Chinese Foreign Ministry spokesman Zhao Lijian on Friday told reporters that China would no longer recognise British National Overseas passports as a travel and ID document. According to the spokesperson, the government reserves the right to take further actions concerning the matter.
The UK has repeatedly condemned the Chinese government for the imposition of a National Security Law, dubbing it a “serious breach” of the 1984 Sino-British Joint Declaration that paved the way for Hong Kong’s handover to China in 1997.
Chinese officials, in turn, urged the UK not to interfere in Hong Kong’s affairs and to abandon their “cold war mentality”.

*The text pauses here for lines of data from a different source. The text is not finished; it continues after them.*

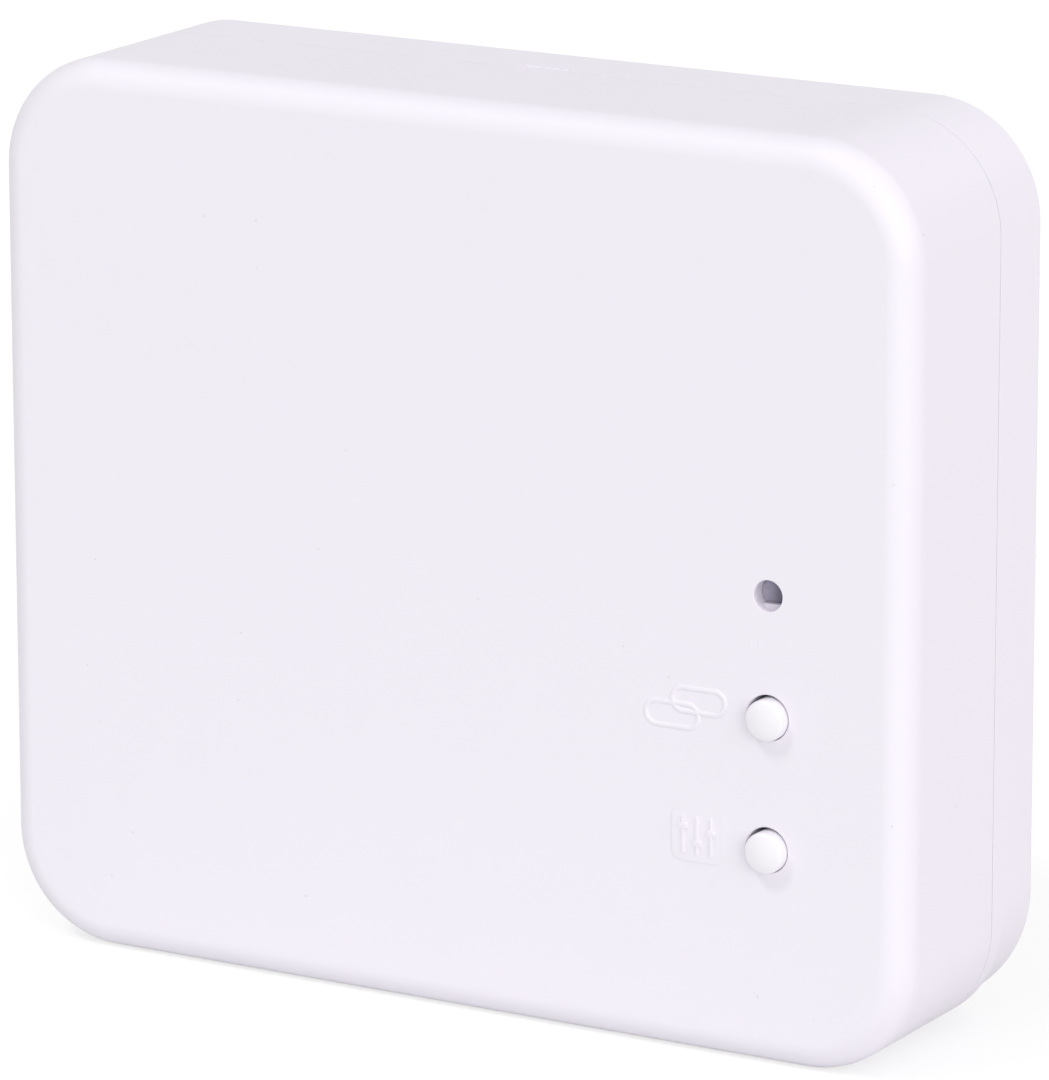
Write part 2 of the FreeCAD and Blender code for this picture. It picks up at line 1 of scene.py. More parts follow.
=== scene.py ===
"""Finishes the receiver box of a wireless heating thermostat piece by piece, and sets up the camera and
lights to photograph it.

Metres. X is to the right, Z is up, the wall face is the plane Y = 0 and the front looks along -Y.
"""
from contextlib import contextmanager
from itertools import product
from math import cos, pi, radians, sin

import bmesh
import bpy
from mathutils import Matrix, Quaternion, Vector


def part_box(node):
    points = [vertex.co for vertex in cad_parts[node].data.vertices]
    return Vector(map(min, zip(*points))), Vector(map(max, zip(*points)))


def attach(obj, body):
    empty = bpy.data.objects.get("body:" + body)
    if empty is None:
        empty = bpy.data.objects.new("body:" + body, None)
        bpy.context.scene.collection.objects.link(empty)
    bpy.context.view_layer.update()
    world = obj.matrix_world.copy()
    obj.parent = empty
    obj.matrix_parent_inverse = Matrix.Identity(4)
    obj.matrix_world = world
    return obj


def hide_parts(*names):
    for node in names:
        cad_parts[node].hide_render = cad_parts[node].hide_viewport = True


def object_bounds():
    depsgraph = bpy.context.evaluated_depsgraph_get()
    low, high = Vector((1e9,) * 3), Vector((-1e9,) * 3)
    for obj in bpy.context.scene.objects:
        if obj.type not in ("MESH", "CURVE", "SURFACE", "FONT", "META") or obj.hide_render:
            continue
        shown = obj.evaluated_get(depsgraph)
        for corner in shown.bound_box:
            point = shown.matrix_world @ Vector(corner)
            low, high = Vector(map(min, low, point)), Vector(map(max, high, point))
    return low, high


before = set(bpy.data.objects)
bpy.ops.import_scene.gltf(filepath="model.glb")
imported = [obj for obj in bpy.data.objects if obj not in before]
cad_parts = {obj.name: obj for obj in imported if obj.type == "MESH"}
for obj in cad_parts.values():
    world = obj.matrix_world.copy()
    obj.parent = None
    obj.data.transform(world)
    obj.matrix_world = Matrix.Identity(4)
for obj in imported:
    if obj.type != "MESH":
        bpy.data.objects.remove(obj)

cad_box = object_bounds()
mm = 0.001


# Camera
# It stands to the right of the box and a little above it, where the photograph was taken from. Its
# place was fitted to the outline of the case and to the three round holes of the front.
camera_place = Vector((0.363493, -0.628314, 0.179800))
camera_aim = Vector((0.001535, -0.013, -0.000549))
camera_roll = -0.002
camera_lens = 255.327


def clear_selection():
    """Leaves no object selected, so that an operator acts only on what follows."""
    bpy.ops.object.select_all(action="DESELECT")


clear_selection()
bpy.ops.object.camera_add(location=camera_place)
camera = bpy.context.object
camera.name = "camera"
camera.rotation_mode = "QUATERNION"
looking = (camera_aim - camera_place).to_track_quat("-Z", "Y")
camera.rotation_quaternion = looking @ Quaternion((0, 0, 1), camera_roll)
camera.data.lens = camera_lens
bpy.context.scene.camera = camera


# Studio
# The box stands on a white table under a pale sky. A light from the upper left draws the shadows of
# the buttons, one from the right and one low before the right corner model the side and the front,
# and a weak one from high up lifts the upper edges.
sky_level = 0.59
table_reach = 3.0
table_grey = 0.80
table_seen_grey = 0.42
table_glow = 0.66
# Each light has a name, the way it lies, its power, its width in degrees and its colour
lights = (
    ("top_light", (-0.31, -0.47, 0.83), 0.64, 12, (1.0, 1.0, 1.0)),
    ("side_light", (0.88, -0.31, 0.36), 0.47, 36, (1.0, 0.84, 0.96)),
    ("corner_light", (0.70, -0.70, 0.17), 1.15, 40, (0.945, 1.0, 0.935)),
    ("high_light", (0.30, -0.30, 0.90), 0.11, 30, (1.0, 1.0, 1.0)),
)


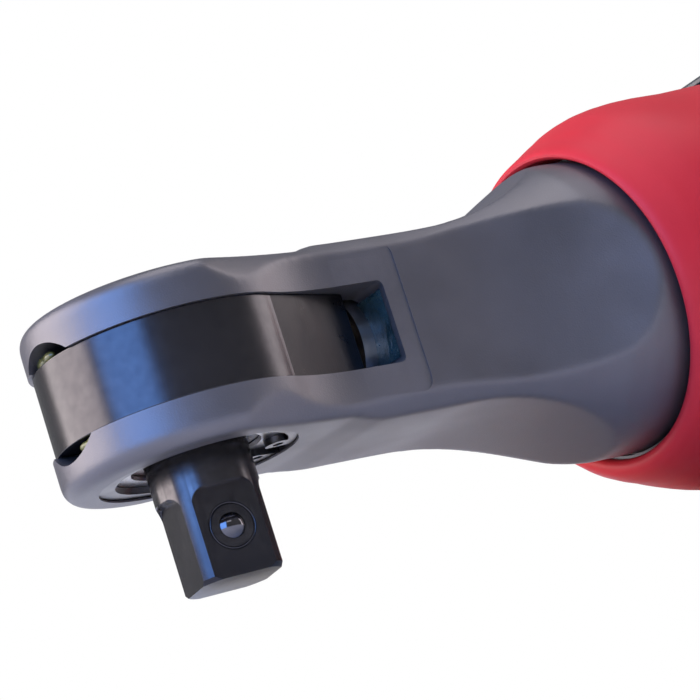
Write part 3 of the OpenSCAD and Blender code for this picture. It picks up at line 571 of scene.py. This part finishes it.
def finish_table():
    """The look of each material slot, and of the few finishes that have no slot of their own."""
    f = bpy.context.scene.ratchet_finish
    bare = (0.42, 0.41, 0.43)
    return {
        "forged_steel": dict(
            colour=tuple(f.head), metallic=0.7, rough=0.42, grain=5200.0, depth=0.022, tone=0.08,
            wear=0.3, worn=(0.20, 0.186, 0.20),
        ),
        "black_oxide": dict(
            colour=tuple(f.oxide), metallic=0.9, rough=0.24, grain=9000.0, depth=0.003, tone=0.06,
            wear=0.45, worn=(0.24, 0.22, 0.22), lines=(3400.0, 3400.0, 40.0), line_depth=0.003,
            rough_change=0.02,
        ),
        # Milled finish for the yoke fork's flanks. Its colour, less than half the oxide's, is painted shade.
        "shaded_milled_oxide": dict(
            colour=tuple(c * 0.45 for c in f.oxide), metallic=0.9, rough=0.33, grain=9000.0, depth=0.006,
            tone=0.2, tone_scale=400.0, lines=(3400.0, 3400.0, 40.0), line_depth=0.010,
        ),
        "bright_steel": dict(
            colour=(0.40, 0.39, 0.40), metallic=1.0, rough=0.30, grain=6000.0, depth=0.006,
            lines=(80.0, 3000.0, 3000.0), line_depth=0.006,
        ),
        "gear_steel": dict(
            colour=(0.33, 0.33, 0.35), metallic=1.0, rough=0.35, depth=0.01, wear=0.4, worn=bare,
        ),
        "ball_steel": dict(
            colour=(0.13, 0.125, 0.14), metallic=1.0, rough=0.10, grain=3000.0, depth=0.003, tone=0.2,
            tone_scale=900.0, rough_change=0.04,
        ),
        "bronze": dict(colour=(0.50, 0.34, 0.16), metallic=1.0, rough=0.38, depth=0.02, tone=0.2),
        "housing_metal": dict(
            colour=(0.30, 0.30, 0.32), metallic=0.9, rough=0.38, depth=0.012, wear=0.3, worn=bare,
        ),
        "nut_steel": dict(
            colour=(0.060, 0.058, 0.066), metallic=0.9, rough=0.40, grain=2500.0, depth=0.006, wear=0.2,
            lines=(3000.0, 120.0, 120.0), line_depth=0.008,
        ),
        "red_plastic": dict(
            colour=tuple(f.collar), rough=0.42, grain=4200.0, depth=0.012, tone=0.05, wear=0.12,
            worn=(0.70, 0.16, 0.18), rough_change=0.04, ior=1.22,
        ),
        "black_rubber": dict(
            colour=tuple(f.grip), rough=0.62, grain=2600.0, depth=0.05, tone=0.2, wear=0.25,
            worn=(0.07, 0.07, 0.072), sheen=0.08,
        ),
        "black_plastic": dict(
            colour=(0.022, 0.022, 0.024), rough=0.46, grain=2200.0, depth=0.035, wear=0.25,
            worn=(0.08, 0.08, 0.08),
        ),
        "lever_paint": dict(
            colour=(0.030, 0.030, 0.034), metallic=0.2, rough=0.40, grain=1400.0, depth=0.03, wear=0.5,
            worn=(0.22, 0.21, 0.21), coat=0.2,
        ),
        "cast_iron_liner": dict(colour=(0.20, 0.20, 0.21), metallic=0.8, rough=0.5, grain=2200.0, depth=0.04),
        "vane_laminate": dict(
            colour=(0.20, 0.10, 0.05), rough=0.55, lines=(90.0, 2400.0, 2400.0), line_depth=0.02,
        ),
        "seal_rubber": dict(colour=(0.016, 0.016, 0.017), rough=0.5, depth=0.01),
        "felt": dict(
            colour=(0.13, 0.15, 0.10), rough=0.95, grain=1500.0, depth=0.25, tone=0.3, tone_scale=600.0,
        ),
        "screen_brass": dict(colour=(0.46, 0.33, 0.15), metallic=1.0, rough=0.35, grain=3500.0, depth=0.03),
        # Dark steel for the retaining ring: its darkness is painted shade, in place of its slot's bright
        # steel.
        "shaded_ring_steel": dict(
            colour=(0.13, 0.125, 0.13), metallic=1.0, rough=0.34, grain=5000.0, depth=0.010, tone=0.2,
            tone_scale=300.0,
        ),
        "grease": dict(
            colour=(0.13, 0.115, 0.030), rough=0.30, grain=1100.0, depth=0.10, tone=0.35, tone_scale=700.0,
            coat=0.3, coat_rough=0.15,
        ),
        "wet_oil": dict(
            colour=(0.030, 0.060, 0.070), metallic=0.3, rough=0.10, grain=900.0, depth=0.22, tone=0.5,
            tone_scale=500.0, coat=1.0, coat_rough=0.03, rough_change=0.06,
        ),
    }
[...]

Over the last few months, London and Beijing have been deadlocked over multiple issues. On 12 January, UK Secretary of Foreign, Commonwealth, and Development Affairs Dominic Raab said the government would implement a wide range of measures against Beijing over the alleged ill treatment of Uyghurs in China. Beijing denied all the allegations and urged London to withdraw restrictions on trade with companies from the province of Xinjiang imposed under the pretext of human rights violations and the use of forced labour.
The National Security Law bans secessionist, subversive, and terrorist activities, along with any form of foreign interference in Hong Kong. Chinese President Xi Jinping signed a decree to enact the law on 30 June 2020.